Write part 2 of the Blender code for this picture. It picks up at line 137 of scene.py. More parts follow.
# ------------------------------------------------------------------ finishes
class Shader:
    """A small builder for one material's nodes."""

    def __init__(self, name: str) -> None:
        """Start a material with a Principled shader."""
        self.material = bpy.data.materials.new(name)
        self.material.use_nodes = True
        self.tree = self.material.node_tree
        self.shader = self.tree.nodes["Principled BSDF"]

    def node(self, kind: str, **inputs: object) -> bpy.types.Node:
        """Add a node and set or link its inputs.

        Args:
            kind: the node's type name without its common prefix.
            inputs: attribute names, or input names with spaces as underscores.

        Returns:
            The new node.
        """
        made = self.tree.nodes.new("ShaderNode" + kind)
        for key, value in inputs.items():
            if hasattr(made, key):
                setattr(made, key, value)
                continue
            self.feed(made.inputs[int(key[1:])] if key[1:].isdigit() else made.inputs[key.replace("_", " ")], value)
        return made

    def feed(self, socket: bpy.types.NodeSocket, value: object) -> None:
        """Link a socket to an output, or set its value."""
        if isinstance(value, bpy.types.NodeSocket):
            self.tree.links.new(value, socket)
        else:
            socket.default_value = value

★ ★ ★

* **Work to be completed**:
Up to and including the line with "link its inputs.", repeat the data exactly, starting from its first line; nothing else belongs in the response.

* **Answer to the exercise**:
Write part 2 of the Blender code for this picture. It picks up at line 137 of scene.py. More parts follow.
# ------------------------------------------------------------------ finishes
class Shader:
    """A small builder for one material's nodes."""

    def __init__(self, name: str) -> None:
        """Start a material with a Principled shader."""
        self.material = bpy.data.materials.new(name)
        self.material.use_nodes = True
        self.tree = self.material.node_tree
        self.shader = self.tree.nodes["Principled BSDF"]

    def node(self, kind: str, **inputs: object) -> bpy.types.Node:
        """Add a node and set or link its inputs.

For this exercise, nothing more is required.